Amending the Code of Criminal Procedure

On April 10, Parliament voted [Ar] to preliminarily approve the Bill to Amend the Code of Criminal Procedure. The bill includes amendments [Ar] to four laws: the law of criminal procedures; law No. 57 of 1959 related to appealing cases before the Court of Cassation; law No. 8 of 2015 regarding the organization of terrorist lists; and the anti-terrorism law No. 94 of 2015. Bill sponsor MP Salah Hasballah, a member of the majority pro-Sisi Egypt Support Coalition, told Al-Monitor that “the legal amendment bill aims at expediting prosecution procedures, especially in terrorism cases.” The changes would also allow Egypt’s public prosecutor “to examine the calls for adding certain groups to the terrorist lists, after the submission of evidentiary documents.”

Law to Protect Public Facilities

Parliament’s Egypt Support Coalition, led by Hasballah, is also working on legislation to protect public facilities and places of worship.
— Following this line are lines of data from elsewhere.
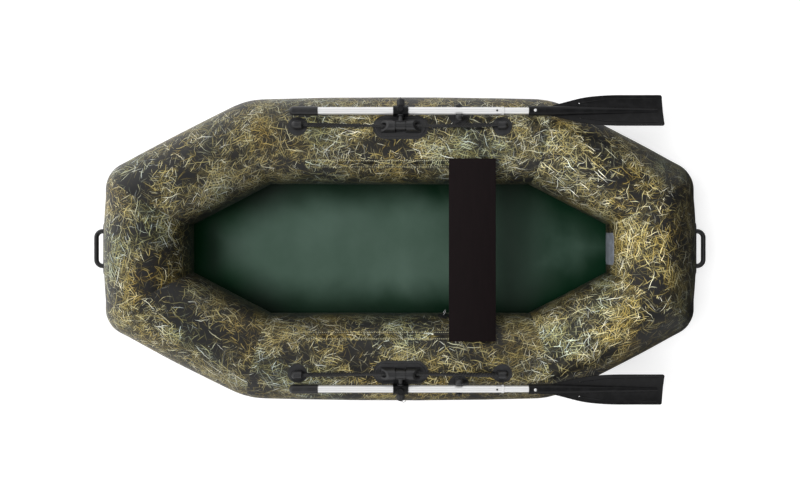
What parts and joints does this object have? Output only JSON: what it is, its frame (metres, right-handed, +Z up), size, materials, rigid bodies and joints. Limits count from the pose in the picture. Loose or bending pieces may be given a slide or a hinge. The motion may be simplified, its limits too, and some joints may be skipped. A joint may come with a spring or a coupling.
{
  "type": "inflatable rowing boat",
  "caption": "Inflatable rowing boat: eight-sided tube ring, fabric floor, sliding plank seat, oars stowed on the side tubes in turning rowlocks, grab ropes and carrying handles.",
  "frame": {"origin": "on the ground under the middle of the hull", "axes": "+X to the bow, +Y to port, +Z up"},
  "size_m": [2.506, 1.2358, 0.4012],
  "materials": {
    "hull_print": "satin coated cloth with a dry grass print",
    "floor_cloth": "satin coated cloth",
    "black_cloth": "satin coated cloth",
    "black_rope": "twisted fibre",
    "black_rubber": "satin",
    "black_plastic": "fine grained moulding",
    "white_plastic": "satin",
    "dark_plank": "dark film-faced plywood, satin",
    "oar_alloy": "drawn tube, satin",
    "steel": "plain wire"
  },
  "bodies": {
    "hull": {"side_tube_port": "hull_print", "side_tube_starboard": "hull_print", "bow_quarter_tube_port": "hull_print", "bow_quarter_tube_starboard": "hull_print", "bow_tube": "hull_print", "stern_quarter_tube_port": "hull_print", "stern_quarter_tube_starboard": "hull_print", "stern_tube": "hull_print", "floor_sheet": "floor_cloth", "seat_rail_port": "hull_print", "seat_rail_starboard": "hull_print", "rowlock_base_port": "black_plastic", "rowlock_base_starboard": "black_plastic", "rowlock_axle_port": "black_plastic", "rowlock_axle_starboard": "black_plastic", "oar_keeper_port": "black_plastic", "oar_keeper_starboard": "black_plastic", "rope_fitting_fore_port": "black_plastic", "rope_fitting_fore_starboard": "black_plastic", "rope_fitting_aft_port": "black_plastic", "rope_fitting_aft_starboard": "black_plastic", "grab_rope_port": "black_rope", "grab_rope_starboard": "black_rope", "bow_handle": "black_rubber", "stern_handle": "black_rubber", "valve_port": "black_plastic", "valve_starboard": "black_plastic", "lashing_patch": "black_cloth", "lashing_ring": "steel"},
    "seat": {"seat_plank": "dark_plank", "seat_runner_port": "black_plastic", "seat_runner_starboard": "black_plastic"},
    "oar_port": {"rowlock_knuckle_port": "black_plastic", "oar_clamp_port": "black_plastic", "pin_cap_port": "black_plastic", "oar_grip_port": "black_rubber", "oar_upper_tube_port": "oar_alloy", "oar_collar_port": "white_plastic", "oar_lower_tube_port": "oar_alloy", "oar_blade_port": "black_plastic"},
    "oar_starboard": {"rowlock_knuckle_starboard": "black_plastic", "oar_clamp_starboard": "black_plastic", "pin_cap_starboard": "black_plastic", "oar_grip_starboard": "black_rubber", "oar_upper_tube_starboard": "oar_alloy", "oar_collar_starboard": "white_plastic", "oar_lower_tube_starboard": "oar_alloy", "oar_blade_starboard": "black_plastic"}
  },
  "joints": [
    {"name": "seat_slide", "type": "slide", "parent": "hull", "child": "seat", "axis": [-1, 0, 0], "range_m": [0, 0.56]},
    {"name": "oar_lift_port", "type": "hinge", "parent": "hull", "child": "oar_port", "pos_m": [0.003, 0.47814, 0.38017], "axis": [1, 0, 0], "range_deg": [0, 190]},
    {"name": "oar_lift_starboard", "type": "hinge", "parent": "hull", "child": "oar_starboard", "pos_m": [0.003, -0.47814, 0.38017], "axis": [-1, 0, 0], "range_deg": [0, 190]}
  ]
}
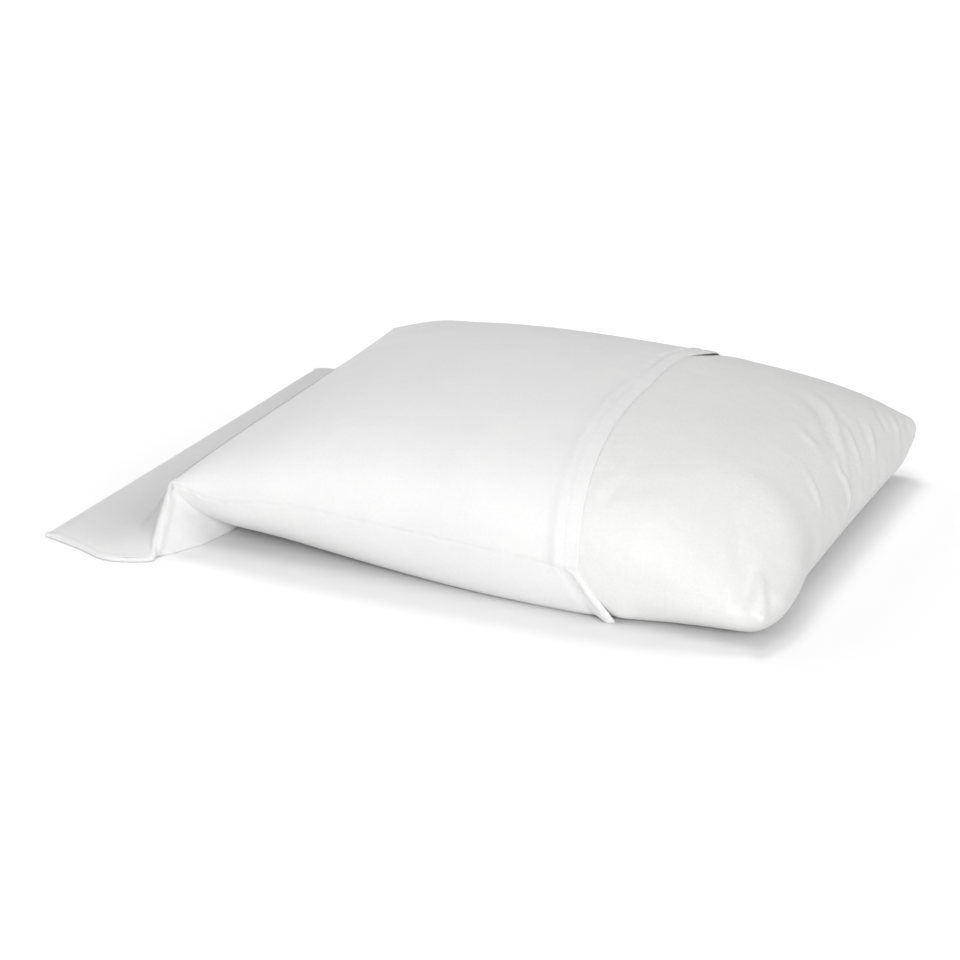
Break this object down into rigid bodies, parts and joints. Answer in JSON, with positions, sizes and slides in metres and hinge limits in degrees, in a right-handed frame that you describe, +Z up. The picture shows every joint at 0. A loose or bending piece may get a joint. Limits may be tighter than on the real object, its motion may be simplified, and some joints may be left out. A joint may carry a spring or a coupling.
{
  "type": "pillow protector on a pillow",
  "caption": "White pillow protector drawn part of the way over a soft pillow, its hemmed mouth across the pillow and its empty closed end lying flat.",
  "frame": {"origin": "on the surface it lies on, under the middle of the whole object", "axes": "+X along the pillow from the protector's closed end to the pillow's bare end, +Y from the near long side to the far one, +Z up"},
  "size_m": [0.6544, 0.5174, 0.1314],
  "materials": {
    "pillow_cloth": "smooth fine woven cover, matt white with a faint sheen",
    "protector_cloth": "plain closely woven cotton, matt white"
  },
  "bodies": {
    "root": {"pillow": "pillow_cloth", "upper_panel": "protector_cloth", "lower_panel": "protector_cloth"}
  },
  "joints": []
}
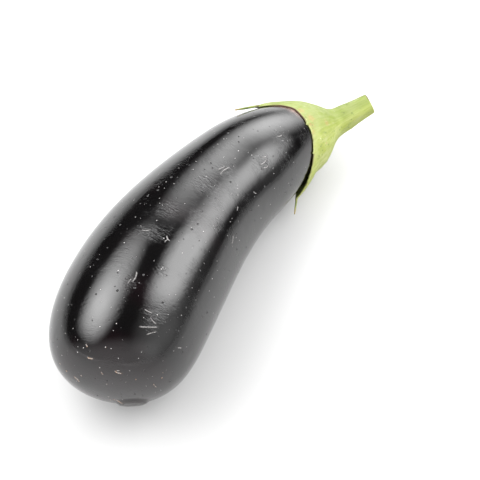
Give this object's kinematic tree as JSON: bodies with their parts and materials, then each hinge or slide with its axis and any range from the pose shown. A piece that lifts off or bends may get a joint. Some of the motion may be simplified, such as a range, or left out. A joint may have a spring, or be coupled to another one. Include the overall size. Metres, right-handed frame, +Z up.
{
  "type": "eggplant",
  "caption": "Long glossy purple-black eggplant with a green lobed calyx and a short cut stalk, lying on its side, for food, market and kitchen scenes.",
  "frame": {"origin": "middle of the footprint, on the surface that the eggplant lies on", "axes": "+X along the fruit from the blossom end to the stem end, +Y to the outer side of its bow, +Z up"},
  "size_m": [0.2282, 0.08, 0.0742],
  "materials": {
    "fruit_skin": "waxy natural gloss, purple-black",
    "calyx_green": "matte, finely fibrous, lime green with dried brown edges"
  },
  "bodies": {
    "root": {"fruit": "fruit_skin", "calyx_stem": "calyx_green"}
  },
  "joints": []
}
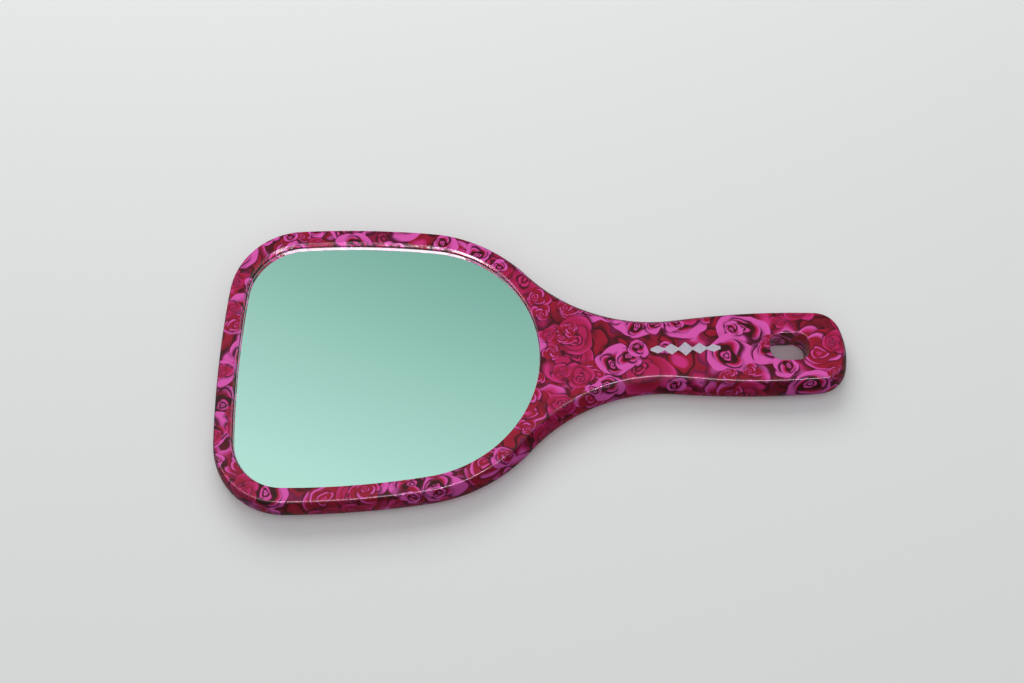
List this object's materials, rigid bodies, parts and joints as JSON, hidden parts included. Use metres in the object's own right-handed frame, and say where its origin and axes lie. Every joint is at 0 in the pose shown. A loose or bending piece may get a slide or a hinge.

The bill calls [Ar] for the installation of surveillance cameras near public, commercial, and administrative buildings and places of worship and sanctions on those who refuse.

As Human Rights Watch points out, “in practice, Egyptian authorities have exercised de facto emergency powers since the military removed President [Mohamed Morsi]. The government has effectively banned opposition protests, and police and Interior Ministry National Security officers have arbitrarily arrested thousands of suspects, used torture routinely to elicit confessions, and forcibly disappeared hundreds for months at a time.” The extent to which these additional measures will further impact civil society, human rights, and democracy in Egypt remains to be seen.